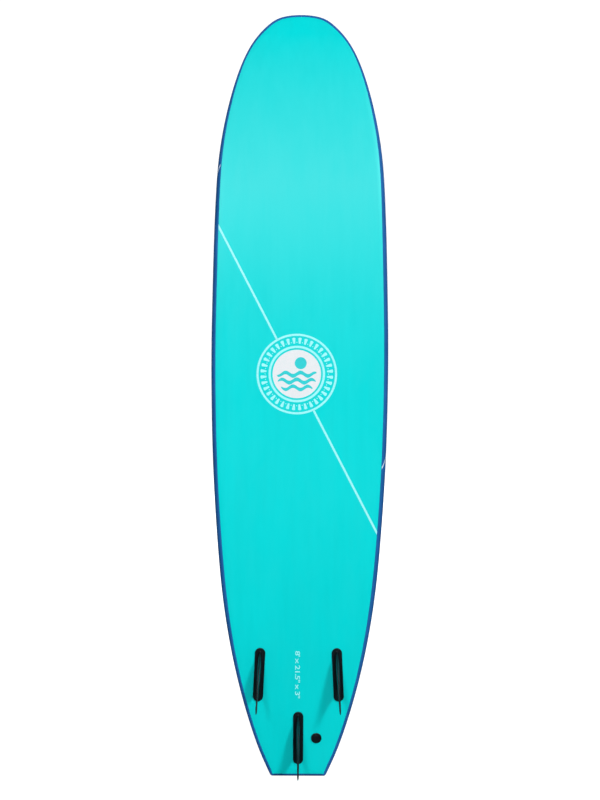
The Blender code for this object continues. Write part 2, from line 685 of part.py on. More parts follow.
# turned profiles: (radius, height), from the deck
CUP_OUTSIDE = [
    (0, -0.013), (0.0105, -0.013), (0.0108, 0.0002), (0.0145, 0.0002), (CUP_FLANGE_R, -0.0008),
    (CUP_FLANGE_R, CUP_FLANGE_LOW), (CUP_BODY_R, CUP_FLANGE_LOW), (CUP_BODY_R, CUP_BODY_LOW),
    (TUBE_R, CUP_BODY_LOW)]
CUP_BORE_END = [(TUBE_BORE_R, -0.020), (0, -0.020)]
STEM_TIP = [(0, -0.0215), (0.003, -0.0215), (STEM_R, -0.0225)]
# turned profiles: (radius, height), from the bottom
SEAL = [(0.0048, -0.0013), (0.0048, -GAP), (0.0135, -GAP), (0.0135, -0.0013)]
CAP = [(STEM_R, CAP_TOP), (CAP_R, CAP_TOP), (CAP_R, -0.0034), (CAP_R - 0.0014, -0.0046), (0, -0.0052)]


def cylinder(name, radius, length, surface, matrix, group=PARTS):
    bm = bmesh.new()
    bmesh.ops.create_cone(bm, cap_ends=True, segments=12, radius1=radius, radius2=radius,
                          depth=length)
    return add_object(name, mesh_from(name, bm), surface, matrix, group)


def leash_hole_profile(top):
    flange_r, body_r, tube_r = (r + FITTING_AIR for r in (CUP_FLANGE_R, CUP_BODY_R, TUBE_R))
    flange_low = top + (CUP_FLANGE_LOW - FITTING_AIR)
    body_low = top + (CUP_BODY_LOW - FITTING_AIR)
    end = top + LEASH_HOLE_OVERRUN
    return [(0, HOLE_START), (STEM_HOLE_R, HOLE_START), (STEM_HOLE_R, STEM_HOLE_END),
            (tube_r, STEM_HOLE_END), (tube_r, body_low), (body_r, body_low),
            (body_r, flange_low), (flange_r, flange_low), (flange_r, end), (0, end)]


def add_leash_plug():
    """Cup in the deck with a pin across it, and a seal and a cap with a stem at the bottom."""
    frame = bottom_frame(LEASH_X, LEASH_Z)
    top = depth_to_deck(frame)
    axis = frame @ INTO_BOARD
    tube_foot = [(TUBE_R, TUBE_FOOT), (TUBE_BORE_R, TUBE_FOOT)]
    cup = lathe("leash_cup", lifted(CUP_OUTSIDE, top) + tube_foot + lifted(CUP_BORE_END, top),
                BLACK, axis, steps=20)
    pin_at = (axis @ Matrix.Translation((0, 0, top - PIN_DEPTH))
              @ Matrix.Rotation(math.pi / 2, 4, "Y"))
    cylinder("leash_pin", 0.0018, 0.0236, STEEL, pin_at)
    boolean(cup, cylinder("pin_bore", 0.0021, 0.0244, None, pin_at, CUTTERS))
    lathe("leash_seal", SEAL, RUBBER, axis)
    lathe("leash_cap", lifted(STEM_TIP, top) + CAP, BLACK, axis, steps=24)
    hole = lathe("hole_leash", leash_hole_profile(top), None, axis, CUTTERS, steps=20)
    drill(hole, CORES["centre"])


add_leash_plug()
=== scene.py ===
# An 8 ft soft-top longboard standing on its tail: nose towards +Z, slick bottom towards -Y,
# deck towards +Y, tail end at Z = 0 and centre plane at X = 0.  The hull, fins and fittings
# follow the shape rules of the CAD solids, at a much finer resolution.

import math

import bmesh
import bpy
import numpy as np
from mathutils import Matrix, Vector
from mathutils.bvhtree import BVHTree


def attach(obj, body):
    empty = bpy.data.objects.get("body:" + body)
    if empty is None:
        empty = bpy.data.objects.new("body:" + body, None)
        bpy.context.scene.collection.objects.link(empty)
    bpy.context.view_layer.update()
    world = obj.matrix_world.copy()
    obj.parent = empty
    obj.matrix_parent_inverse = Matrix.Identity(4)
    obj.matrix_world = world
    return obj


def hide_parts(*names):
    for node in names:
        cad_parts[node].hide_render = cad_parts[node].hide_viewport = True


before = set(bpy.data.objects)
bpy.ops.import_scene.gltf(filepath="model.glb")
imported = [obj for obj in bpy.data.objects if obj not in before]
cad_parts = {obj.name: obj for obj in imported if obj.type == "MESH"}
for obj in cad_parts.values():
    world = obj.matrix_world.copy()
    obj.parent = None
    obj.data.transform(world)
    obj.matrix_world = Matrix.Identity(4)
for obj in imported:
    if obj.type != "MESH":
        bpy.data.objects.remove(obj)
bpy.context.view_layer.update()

# ---------------------------------------------------------------- driving dimensions
LENGTH = 2.438
TAIL_CORNER_R = 0.009
# (distance from the nose tip, half width)
TEMPLATE = [
    (0.0, 0.0), (0.011, 0.068), (0.038, 0.106), (0.094, 0.150), (0.167, 0.185), (0.238, 0.208),
    (0.374, 0.239), (0.506, 0.2575), (0.634, 0.265), (0.76, 0.269), (0.946, 0.273), (1.07, 0.275),
    (1.255, 0.274), (1.503, 0.266), (1.689, 0.254), (1.876, 0.236), (2.003, 0.2165),
    (2.13, 0.190), (2.259, 0.155), (2.324, 0.134), (2.39, 0.1085), (2.438, 0.0865)]
# (height above the tail, thickness on the centre line)
FOIL = [
    (0.0, 0.036), (0.15, 0.043), (0.4, 0.056), (0.8, 0.071), (1.25, 0.0762), (1.7, 0.071),
    (2.0, 0.060), (2.22, 0.047), (2.438, 0.030)]
FLAT_FROM, FLAT_TO = 1.0, 1.45                  # the bottom has no rocker between these heights
TAIL_ROCKER, NOSE_ROCKER = 0.055, 0.145
BOTTOM_Y = -0.073
# plan width of the rail's lower curve: amidships, lost aft, at the nose, gained at the tip,
# across the tail end
RAIL_BAND, BAND_AFT_LOSS, BAND_NOSE, BAND_TIP_GAIN, BAND_END = 0.0155, 0.0038, 0.0082, 0.0036, 0.0088
EDGE_ROLL, EDGE_RISE = 0.016, 0.0013            # the slick's edge rolls up over this width
SEAM_IN, SEAM_IN_END = 0.022, 0.010             # deck seam's distance in from the widest line
SLICK_T, FOAM_T = 0.002, 0.005
GAP = 0.00016                                   # between neighbouring skins

FIN_SIDE = (0.122, 0.3345, math.radians(2.8))   # side fins: x, z, toe-in
FIN_CENTRE_Z = 0.1315
FIN_H = 0.108
PLATE_L, PLATE_W, PLATE_T = 0.1695, 0.032, 0.0042
PLATE_AFT = 0.0042                              # the plate reaches further behind the posts
POST_R, POST_PITCH = 0.008, 0.090
WASHER_R, SEAT_DEPTH, SCREW_REACH = 0.013, 0.007, 0.012
LEASH_X, LEASH_Z, CAP_R = 0.0566, 0.1273, 0.0166
THREAD_PITCH = 0.0015

# grid of the visible hull
SIDE_STATIONS, ARC_POINTS, END_POINTS = 150, 10, 12
LAST_SIDE = SIDE_STATIONS + ARC_POINTS          # row where the rails meet the tail strip


# ---------------------------------------------------------------- hull shape
def cubic(points):
    """Natural cubic spline through the points, as a function that also gives its slope."""
    xs, ys = (np.array(c, float) for c in zip(*points))
    n, step = len(xs), np.diff(xs)
    system, rhs = np.eye(n), np.zeros(n)
    for i in range(1, n - 1):
        system[i, i - 1:i + 2] = step[i - 1], 2 * (step[i - 1] + step[i]), step[i]
        rhs[i] = 6 * ((ys[i + 1] - ys[i]) / step[i] - (ys[i] - ys[i - 1]) / step[i - 1])
    bend = np.linalg.solve(system, rhs)

    def value(x, slope=False):
        i = int(np.clip(np.searchsorted(xs, x) - 1, 0, n - 2))
        after, before, h = xs[i + 1] - x, x - xs[i], step[i]
        if slope:
            return ((-bend[i] * after * after + bend[i + 1] * before * before) / (2 * h)
                    + (ys[i + 1] - ys[i]) / h - (bend[i + 1] - bend[i]) * h / 6)
        return ((bend[i] * after ** 3 + bend[i + 1] * before ** 3) / (6 * h)
                + (ys[i] / h - bend[i] * h / 6) * after
                + (ys[i + 1] / h - bend[i + 1] * h / 6) * before)

    return value


# a spline over the root of the distance gives the nose its round tip
half_width = cubic([(math.sqrt(d), w) for d, w in TEMPLATE])
thickness = cubic(FOIL)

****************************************

Given request. Repeat, exactly as they stand above, the lines from the line with "None, pin_at, CUTTERS))" to the line with "bpy.data.objects.remove(obj)", both lines included.

Answer to the problem.
    boolean(cup, cylinder("pin_bore", 0.0021, 0.0244, None, pin_at, CUTTERS))
    lathe("leash_seal", SEAL, RUBBER, axis)
    lathe("leash_cap", lifted(STEM_TIP, top) + CAP, BLACK, axis, steps=24)
    hole = lathe("hole_leash", leash_hole_profile(top), None, axis, CUTTERS, steps=20)
    drill(hole, CORES["centre"])


add_leash_plug()
=== scene.py ===
# An 8 ft soft-top longboard standing on its tail: nose towards +Z, slick bottom towards -Y,
# deck towards +Y, tail end at Z = 0 and centre plane at X = 0.  The hull, fins and fittings
# follow the shape rules of the CAD solids, at a much finer resolution.

import math

import bmesh
import bpy
import numpy as np
from mathutils import Matrix, Vector
from mathutils.bvhtree import BVHTree


def attach(obj, body):
    empty = bpy.data.objects.get("body:" + body)
    if empty is None:
        empty = bpy.data.objects.new("body:" + body, None)
        bpy.context.scene.collection.objects.link(empty)
    bpy.context.view_layer.update()
    world = obj.matrix_world.copy()
    obj.parent = empty
    obj.matrix_parent_inverse = Matrix.Identity(4)
    obj.matrix_world = world
    return obj


def hide_parts(*names):
    for node in names:
        cad_parts[node].hide_render = cad_parts[node].hide_viewport = True


before = set(bpy.data.objects)
bpy.ops.import_scene.gltf(filepath="model.glb")
imported = [obj for obj in bpy.data.objects if obj not in before]
cad_parts = {obj.name: obj for obj in imported if obj.type == "MESH"}
for obj in cad_parts.values():
    world = obj.matrix_world.copy()
    obj.parent = None
    obj.data.transform(world)
    obj.matrix_world = Matrix.Identity(4)
for obj in imported:
    if obj.type != "MESH":
        bpy.data.objects.remove(obj)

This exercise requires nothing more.